Every week, patients ask me about something they read or saw that turned out to be wrong. Some of these myths are harmless. Some lead to bad decisions. All of them are worth clearing up calmly, with the science where the science is clear, and with honesty where it is not.
Here are the five I hear most often.
Myth 1: "Once you start Botox, you can never stop."
This is the most common myth I hear, and it is not true. There is no dependency, no withdrawal, no rebound effect.
If you stop getting Botox, the targeted muscles gradually return to their normal activity over the course of three to four months. Your face returns to its pre-treatment state. Not worse. Not faster-aging. Just back to where it was, with the normal continuation of aging from that point.
In fact, consistent use of neuromodulators over years can slow the formation of certain dynamic lines because the muscles have spent less time creating them. People who stop after years of use sometimes see lines re-form more slowly than they otherwise would have. That is the opposite of "you can never stop."
Myth 2: "Filler stretches your skin permanently."
This one has science on both sides, and the honest answer is "it depends, but mostly no."
Hyaluronic acid filler in moderate amounts, placed appropriately, does not produce lasting skin stretching. The product breaks down over months to years, and your tissues return to their previous state. This is the typical scenario.
Where the myth has some truth is at the extremes. Very large amounts of filler used over many years in the same area can affect tissue elasticity, particularly in areas like the lips where the underlying support structure is thin. This is one of the reasons we work conservatively, do not chase trends, and tell patients when they have had enough.
The right frame is this: conservative, well-placed filler does not stretch you out. Overfilling repeatedly can affect tissue over time. The choice of injector and the willingness to say no to "just a bit more" matters more than the product itself.
Myth 3: "Preventative Botox is necessary in your 20s."
It is not necessary. Most people in their twenties do not need Botox.
The "preventative Botox" idea sells well because it pairs anxiety about future aging with a concrete action you can take now. But the honest reality is that most twenty-somethings have skin that is doing fine. The most useful "preventative" things in your twenties are sunscreen, sleep, a retinoid by your late twenties, and not smoking. Those four things outperform any single injectable intervention.
If you have strong frown muscles that are already producing visible lines at rest, there might be a reasonable case for a small, conservative dose. But for most people in their twenties, the answer is "you are early, focus on the basics, come back when there is something to address."
A good injector tells you when you do not need treatment. That is part of the job.
Myth 4: "A licensed injector is a licensed injector. They are all the same."
They are not.
In Ontario, cosmetic injection is a controlled act under the Regulated Health Professions Act. It must be performed by a regulated health professional (typically a physician, dentist, registered nurse, registered practical nurse, or nurse practitioner) and, for non-physicians, under medical directive from an authorizing prescriber. That part is regulatory.

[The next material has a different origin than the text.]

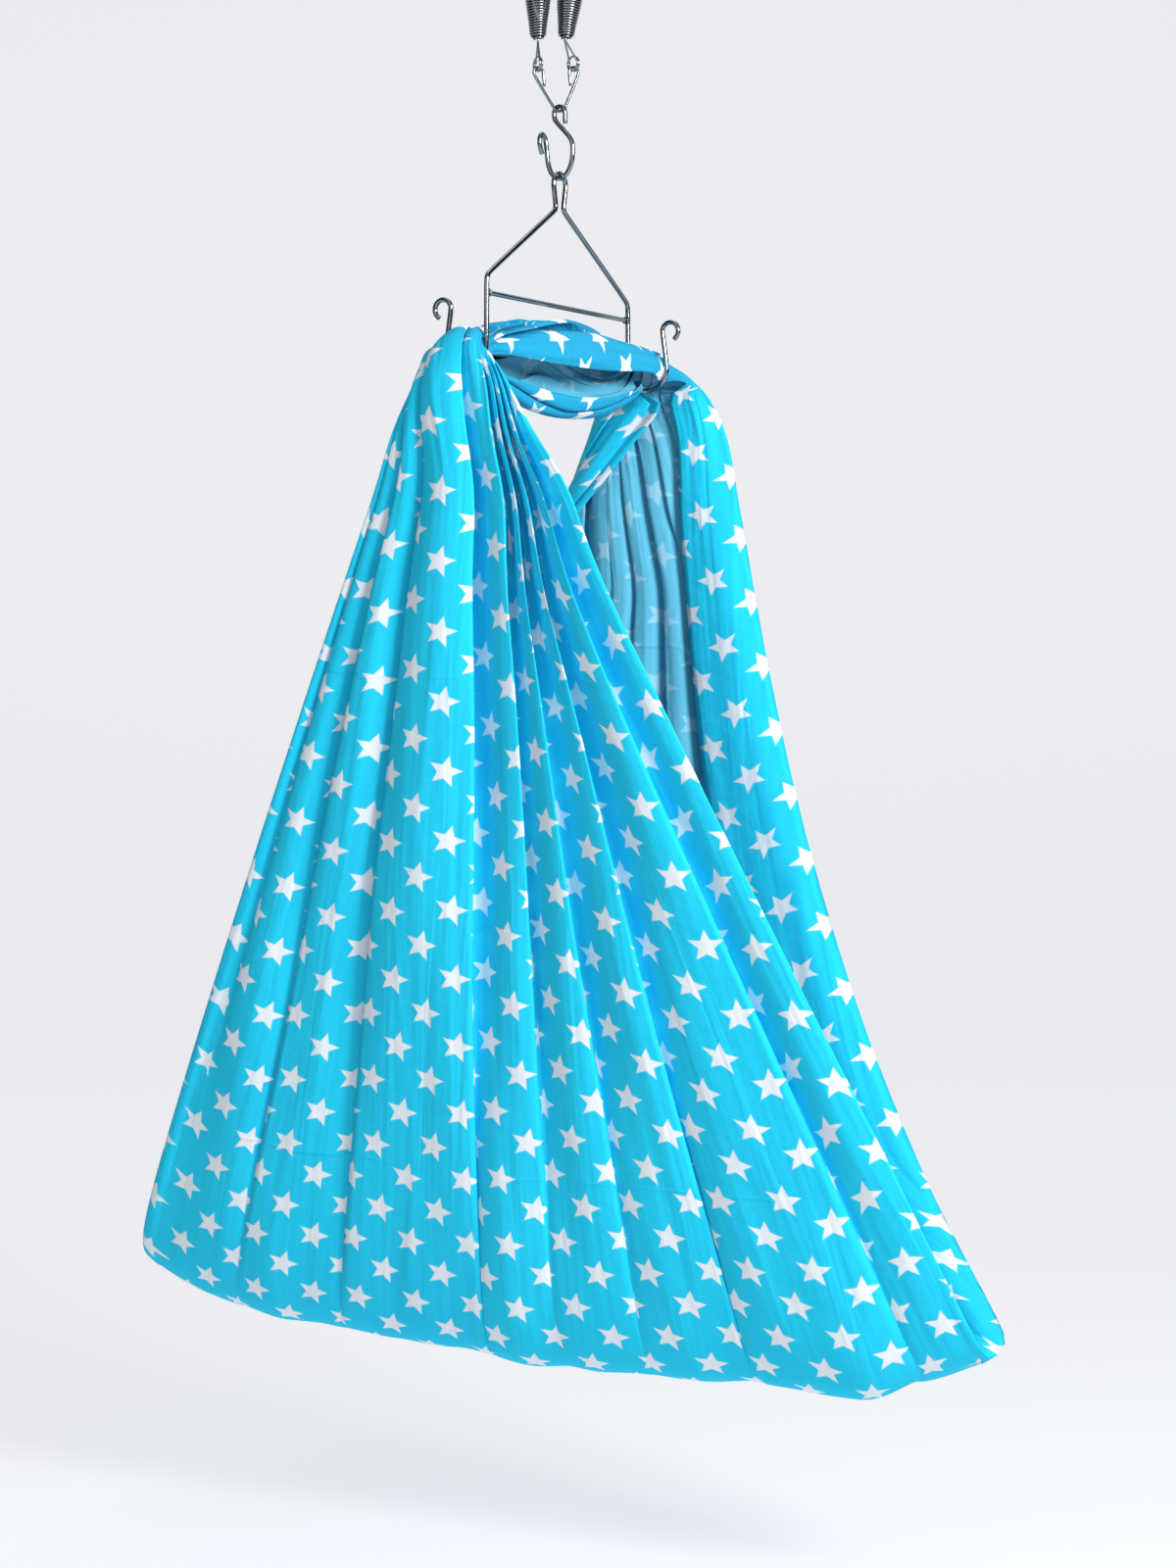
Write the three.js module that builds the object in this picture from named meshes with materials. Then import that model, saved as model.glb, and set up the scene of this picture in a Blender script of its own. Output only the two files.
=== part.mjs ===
import * as THREE from 'three';

// Hanging baby cradle: a pair of barrel springs carries a bent wire hanger, and a sewn cotton
// tube lies in the hanger's two troughs. Millimetres, +Z up, +Y along the crossbar.
// Heights below are counted from the crossbar and moved to the hanging point at the end.

// Wire sizes and clearances
const frameWire = 6;
const yokeWire = 3.8;
const eyeWire = 2.4;
const springWire = 2.5;
const seatGap = 0.3;
const linkGap = 1;
const ringGap = 1.45;
const coilGap = 0.45;

// Wire hanger
const crossbarLength = 320;
const shoulderRise = 20;
const shoulderBend = 13;
const neckRise = 112;
const neckSpacing = 15.5;
const neckBend = 9;
const hangerEyeRadius = 13.5;
const hangerEyeRise = 154.6;
const troughDrop = 86;
const troughRadius = 27;
const shaftLean = 7;
const curlRadius = 11;
const curlTopDrop = 4.7;
const weldThickness = 1.6;
const weldLength = 3.5;

// S hook, the same at both ends of the springs
const hookHeight = 84;
const hookThroatRadius = 7.4;
const hookTipLength = 13;
const hookBowlHalfWidth = 17.4;
const hookCurlReach = 12;

// Wire yoke, the same at both ends of the springs
const yokeHeight = 50.8;
const yokeHalfSpan = 24.1;
const yokeBendRadius = 9;
const yokeEyeRadius = 6.4;
const yokeEyeLength = 23.8;
const yokeArmAngle = THREE.MathUtils.degToRad(31);
const yokeTurn = THREE.MathUtils.degToRad(62);
const yokeTilt = THREE.MathUtils.degToRad(6);

// Spring eyes
const ringRadius = 8.5;
const ringTurns = 1.6;
const eyeReach = 27.5;
const legSpacing = 2.9;
const legDrift = 1;
const flareRise = 9;
const flareReach = 5.7;
const nearRingTurn = yokeTurn - Math.PI / 2;
const farRingTurn = nearRingTurn + Math.PI / 12;

// Springs
const springCurls = 36;
const springLength = 106.5;
const springEndRadius = 4.4;
const springNeckRadius = 8.6;
const springBellyRadius = 14;
const farSpringDrawIn = 11;
const farSpringLean = 13;

// Sewn cotton tube
const clothWidth = 1160;
const pouchDrop = 1228;
const pouchRoundness = 44.6;
const minusCornerLift = 85;
const plusCornerLift = 64;
const panelTopDrop = 50;
const panelTopHalfWidth = 34;
const panelTopReach = 22;
const panelThickness = 3;
const bundleThickness = 31;
const pleatDepth = 11;
const bundleTopRise = 40;
const bundleTopHalfWidth = 20.5;
const bundleCrown = 4;
const bundleLength = 36;
const bundleProud = 4.8;
const bundleGap = 0.6;
const bandDrop = 73;
const bandHalfHeight = 56;
const bandHalfDepth = 32;
const bandThickness = 9;

// Counts and steps of the round forms
const bendStep = THREE.MathUtils.degToRad(20);
const frameSides = 8;
const eyeSides = 6;
const hookSteps = 50;
const curlSteps = 8;
const curlSides = 5;
const coneCurls = 2;
const pleatCount = 6;
const panelColumns = 25;
const bandStations = 6;
const bandColumns = 10;

// Shares of the sizes above, chosen by hand
const weldHollowShares = [0.4, 0.6];
const hookCurveShares = [
  [-0.37, 0.824],
  [0, 0.732],
  [0.535, 0.619],
  [0.9, 0.52],
  [1.02, 0.4],
  [0.9, 0.2],
  [0.52, 0.054],
  [0, 0],
  [-0.52, 0.054],
  [-0.86, 0.2],
  [-0.99, 0.39],
  [-1.09, 0.545],
];
const hookCurlShares = [
  [-0.25, 0.615],
  [-0.72, 0.627],
  [-1.03, 0.55],
  [-1, 0.45],
  [-0.62, 0.354],
];
const hookCurlPlaneShare = -1.12;
const panelRowShares = [0, 0.05, 0.13, 0.24, 0.38, 0.53, 0.67, 0.79, 0.88, 0.94, 0.974, 0.992, 1];
const panelTopPlaceShare = 0.7;
const pleatRisePower = 0.9;
const bundleThinningPower = 3;
const minusLiftPower = 4;
const plusLiftPower = 6;
const nearSpreadShares = [0.9, 0.9];
const farSpreadShares = [0.85, 1.4];
const bandEndShare = 0.62;
const bandEndDropShare = 0.88;

// Finishes
const chrome = { color: 0xc8ced0, roughness: 0.16, metalness: 1 };
const springSteel = { color: 0x9fa9ab, roughness: 0.28, metalness: 1 };
const cotton = { color: 0x1cbcec, roughness: 0.85, metalness: 0 };

// Places worked out from the sizes
const alongX = new THREE.Vector3(1, 0, 0);
const alongY = new THREE.Vector3(0, 1, 0);
const alongZ = new THREE.Vector3(0, 0, 1);
const yokeLine = alongX.clone().applyAxisAngle(alongZ, yokeTurn);
const halfBar = crossbarLength / 2;
const linkStep = (frameWire + yokeWire) / 2 + linkGap;
const ringStep = (yokeWire + eyeWire) / 2 + ringGap;
const bowlLevel = hangerEyeRise - frameWire - seatGap;
const lowerApexLevel = bowlLevel + hookHeight - linkStep;
const tiltedEyeRise = yokeHeight * Math.cos(yokeTilt);
const tiltedEyeStep = yokeHalfSpan * Math.sin(yokeTilt);
const tiltedEyeShift = yokeHeight * Math.sin(yokeTilt);
const tiltedEyeOffset = yokeHalfSpan * Math.cos(yokeTilt);
const nearRingLevel = lowerApexLevel + tiltedEyeRise - tiltedEyeStep - ringStep + ringRadius;
const farRingLevel = nearRingLevel + tiltedEyeStep * 2;
const springTopLevel = farRingLevel + eyeReach + springLength;
const upperRingLevel = springTopLevel + eyeReach;
const upperApexLevel = upperRingLevel + ringRadius - ringStep + yokeHeight;
const hangingLevel = upperApexLevel - linkStep + hookHeight - frameWire / 2;
const panelHalfSpan = halfBar + panelTopReach;
const bundleFront = halfBar + bundleProud;
const bandHalfLength = bundleFront - bundleLength - seatGap;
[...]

What it does not tell you about is the injector's training in injectable technique, their experience with the specific products and areas, their adverse-event management, or their judgment about who to treat and who to defer. Those things vary enormously and they are what determine your result.
How to actually evaluate an injector:
- Ask about their training specifically in injectable technique (cosmetic certifications, mentorship programs, continuing education)
- Ask how many years they have been doing the specific treatment you are considering
- Ask about their adverse-event protocols (what they do if something goes wrong, especially with HA filler)
- Look at consistent, recent, before-and-after work that suits the kind of result you want
- Pay attention to whether they ever say no to anything in their portfolio. Injectors who say yes to everything are a flag.
"Licensed" is the floor, not the standard.
Myth 5: "Cheap deals are equivalent."
The injectable price you see varies for real reasons. Three of them.
First, product cost. Health Canada approved products sold by manufacturers to clinics have a known wholesale price range. If you are seeing prices well below the wholesale cost of the product, something is off. Either the product is not what is being advertised, the volume is smaller than represented, or it has been sourced outside Canadian regulatory channels. None of those are situations you want to be in.
The cheapest injectable in the city is not a deal. It is a warning.
Second, the injector's experience. An injector who has been doing this for ten years with a thousand cases of experience charges differently than one in their first year. Both have a place in the industry. They are not equivalent.
Third, the practice's setting and protocols. A clinic that follows full sterilization and storage protocols, has emergency complication management available (including hyaluronidase for HA reversal), and runs proper medical documentation costs more to operate than one that does not. That cost is reflected in pricing.
Reasonable pricing varies. Suspiciously low pricing tells you something specific.
The thread through all five
Every myth on this list comes from somewhere. They are not random. They come from real experiences (someone who saw obvious filler and assumed all filler looks like that), incomplete information (a TikTok explaining preventative Botox without explaining who actually needs it), and marketing (cheap deals that bury what you are losing in exchange).
The best defense is a calm consultation with an injector who will tell you the truth, including when the truth is "this is not for you right now."